Task objective: Can all of these lines be returned exactly?

#### Collected data

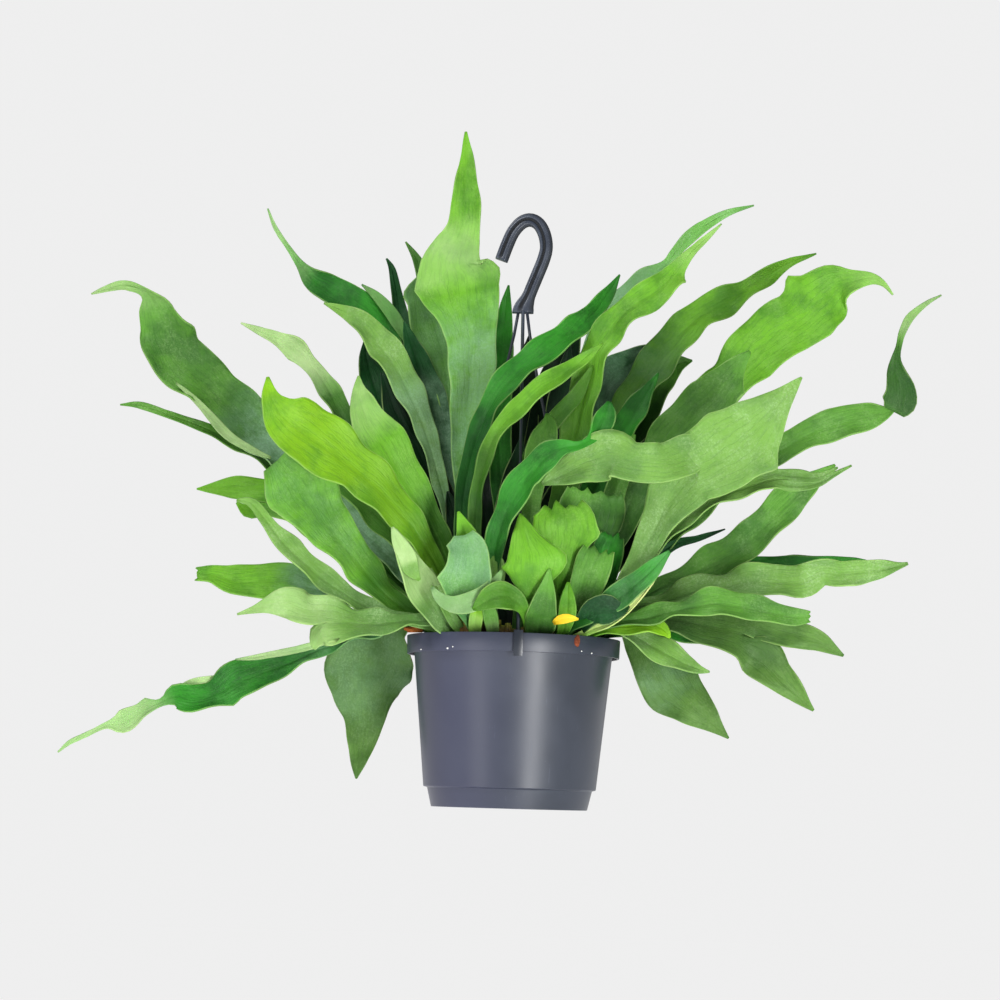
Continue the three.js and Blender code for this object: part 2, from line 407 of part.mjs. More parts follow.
function buildPot() {
  const rimBottom = pot.height - pot.rimHeight;
  const skirt = pot.rimRadius - pot.rimWall;
  const body = turned([
    [0, 0],
    [pot.footRadius, 0],
    [pot.footTopRadius, pot.footHeight],
    [pot.bodyRadius, pot.footHeight + pot.step],
    [pot.bodyTopRadius, pot.height - pot.lip],
    [skirt, pot.height - pot.lip],
    [skirt - pot.rimTaper, rimBottom],
    [pot.rimRadius - pot.rimTaper, rimBottom],
    [pot.rimRadius, pot.height - pot.rimChamfer],
    [pot.rimRadius - pot.rimChamfer, pot.height],
    [pot.bodyTopRadius - pot.wall, pot.height],
    [pot.bodyRadius - pot.wall, pot.footHeight + pot.floor],
    [pot.footTopRadius - pot.wall, pot.footHeight + pot.step],
    [pot.footRadius - pot.wall, pot.floor],
    [0, pot.floor],
  ], pot.facets);
  let drained = body;
  for (let i = 0; i < pot.holes; i += 1) {
    const angle = (i + 0.5) * (2 * Math.PI / pot.holes);
    const drill = new THREE.CylinderGeometry(pot.holeRadius, pot.holeRadius, 3 * pot.floor, 12);
    drill.rotateX(Math.PI / 2);
    drill.translate(pot.holeCircle * Math.cos(angle), pot.holeCircle * Math.sin(angle), pot.floor / 2);
    drained = drained.subtract(toSolid(drill));
  }
  return drained;
}

// grow widens the outline all round, for cutting seats.
function buildRhizome(grow) {
  return turned([
    [0, rhizome.underside - grow],
    [rhizome.undersideRadius + grow, rhizome.underside - grow],
    [rhizome.radius + grow, rhizome.widest],
    [rhizome.shoulderRadius + grow, rhizome.shoulder + grow],
    [rhizome.middleRadius, rhizome.middle + grow],
    [rhizome.crownRadius, rhizome.crownEdge + grow],
    [0, rhizome.crown + grow],
  ], rhizome.facets);
}

function buildMedium() {
  const inset = pot.wall + seatGap + medium.play;
  const bottom = pot.floor + seatGap;
  const slope = (pot.bodyTopRadius - pot.bodyRadius) / (pot.height - pot.footHeight);
  const edgeRadius = pot.bodyRadius - inset + slope * (medium.edgeHeight - pot.footHeight);
  const filling = turned([
    [0, bottom],
    [pot.footRadius - inset, bottom],
    [pot.footTopRadius - inset, pot.footHeight + pot.step],
    [pot.bodyRadius - inset, pot.footHeight + 2 * pot.floor],
    [edgeRadius, medium.edgeHeight],
    [edgeRadius - medium.edgeSlope, medium.topHeight],
    [0, medium.topHeight],
  ], pot.facets);
  return filling.subtract(buildRhizome(seatGap));
}

// ---- hanger ---------------------------------------------------------------------------

// The hook's centre line on the XZ plane, from its free end to the foot.
const hookLine = new THREE.CatmullRomCurve3([
  [-18, 439], [-13, 451], [-7.5, 461.5], [-1, 468.5], [5.5, 470.5], [11.5, 467], [16, 459], [17.5, 449.5],
  [15.5, 439.5], [11.5, 428.5], [7.5, 418], [4, 409],
].map(([x, z]) => new THREE.Vector3(x, 0, z)));

// A band of the given half-width along the hook's line, extruded front to back.
function hookBand(halfWidth, depth, y, trim) {
  const left = [];
  const right = [];
  for (let i = 0; i <= hanger.steps; i += 1) {
    const t = trim + (1 - 2 * trim) * i / hanger.steps;
    const point = hookLine.getPoint(t);
    const along = hookLine.getTangent(t);
    left.push(new THREE.Vector2(point.x - halfWidth * along.z, point.z + halfWidth * along.x));
    right.unshift(new THREE.Vector2(point.x + halfWidth * along.z, point.z - halfWidth * along.x));
  }
  return extrudeXZ([...left, ...right], depth, y);
}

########

Task answer:
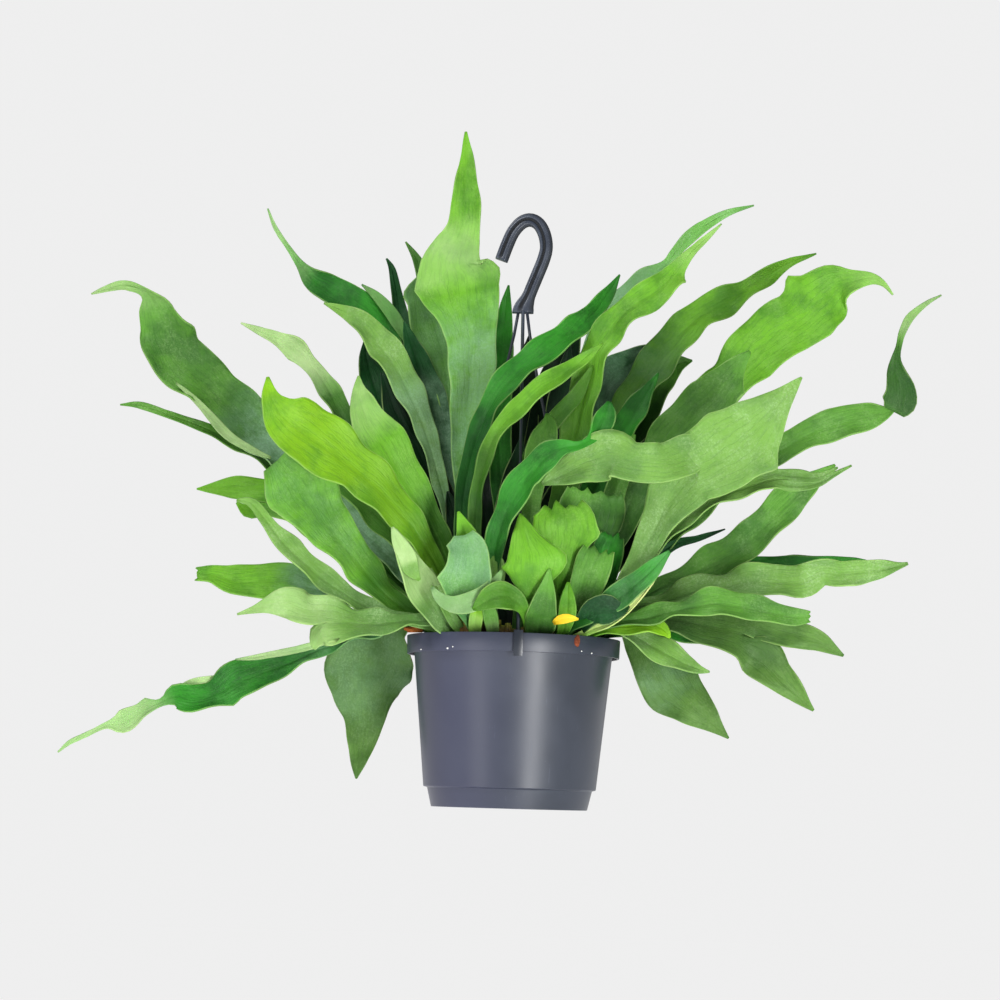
Continue the three.js and Blender code for this object: part 2, from line 407 of part.mjs. More parts follow.
function buildPot() {
  const rimBottom = pot.height - pot.rimHeight;
  const skirt = pot.rimRadius - pot.rimWall;
  const body = turned([
    [0, 0],
    [pot.footRadius, 0],
    [pot.footTopRadius, pot.footHeight],
    [pot.bodyRadius, pot.footHeight + pot.step],
    [pot.bodyTopRadius, pot.height - pot.lip],
    [skirt, pot.height - pot.lip],
    [skirt - pot.rimTaper, rimBottom],
    [pot.rimRadius - pot.rimTaper, rimBottom],
    [pot.rimRadius, pot.height - pot.rimChamfer],
    [pot.rimRadius - pot.rimChamfer, pot.height],
    [pot.bodyTopRadius - pot.wall, pot.height],
    [pot.bodyRadius - pot.wall, pot.footHeight + pot.floor],
    [pot.footTopRadius - pot.wall, pot.footHeight + pot.step],
    [pot.footRadius - pot.wall, pot.floor],
    [0, pot.floor],
  ], pot.facets);
  let drained = body;
  for (let i = 0; i < pot.holes; i += 1) {
    const angle = (i + 0.5) * (2 * Math.PI / pot.holes);
    const drill = new THREE.CylinderGeometry(pot.holeRadius, pot.holeRadius, 3 * pot.floor, 12);
    drill.rotateX(Math.PI / 2);
    drill.translate(pot.holeCircle * Math.cos(angle), pot.holeCircle * Math.sin(angle), pot.floor / 2);
    drained = drained.subtract(toSolid(drill));
  }
  return drained;
}

// grow widens the outline all round, for cutting seats.
function buildRhizome(grow) {
  return turned([
    [0, rhizome.underside - grow],
    [rhizome.undersideRadius + grow, rhizome.underside - grow],
    [rhizome.radius + grow, rhizome.widest],
    [rhizome.shoulderRadius + grow, rhizome.shoulder + grow],
    [rhizome.middleRadius, rhizome.middle + grow],
    [rhizome.crownRadius, rhizome.crownEdge + grow],
    [0, rhizome.crown + grow],
  ], rhizome.facets);
}

function buildMedium() {
  const inset = pot.wall + seatGap + medium.play;
  const bottom = pot.floor + seatGap;
  const slope = (pot.bodyTopRadius - pot.bodyRadius) / (pot.height - pot.footHeight);
  const edgeRadius = pot.bodyRadius - inset + slope * (medium.edgeHeight - pot.footHeight);
  const filling = turned([
    [0, bottom],
    [pot.footRadius - inset, bottom],
    [pot.footTopRadius - inset, pot.footHeight + pot.step],
    [pot.bodyRadius - inset, pot.footHeight + 2 * pot.floor],
    [edgeRadius, medium.edgeHeight],
    [edgeRadius - medium.edgeSlope, medium.topHeight],
    [0, medium.topHeight],
  ], pot.facets);
  return filling.subtract(buildRhizome(seatGap));
}

// ---- hanger ---------------------------------------------------------------------------

// The hook's centre line on the XZ plane, from its free end to the foot.
const hookLine = new THREE.CatmullRomCurve3([
  [-18, 439], [-13, 451], [-7.5, 461.5], [-1, 468.5], [5.5, 470.5], [11.5, 467], [16, 459], [17.5, 449.5],
  [15.5, 439.5], [11.5, 428.5], [7.5, 418], [4, 409],
].map(([x, z]) => new THREE.Vector3(x, 0, z)));

// A band of the given half-width along the hook's line, extruded front to back.
function hookBand(halfWidth, depth, y, trim) {
  const left = [];
  const right = [];
  for (let i = 0; i <= hanger.steps; i += 1) {
    const t = trim + (1 - 2 * trim) * i / hanger.steps;
    const point = hookLine.getPoint(t);
    const along = hookLine.getTangent(t);
    left.push(new THREE.Vector2(point.x - halfWidth * along.z, point.z + halfWidth * along.x));
    right.unshift(new THREE.Vector2(point.x + halfWidth * along.z, point.z - halfWidth * along.x));
  }
  return extrudeXZ([...left, ...right], depth, y);
}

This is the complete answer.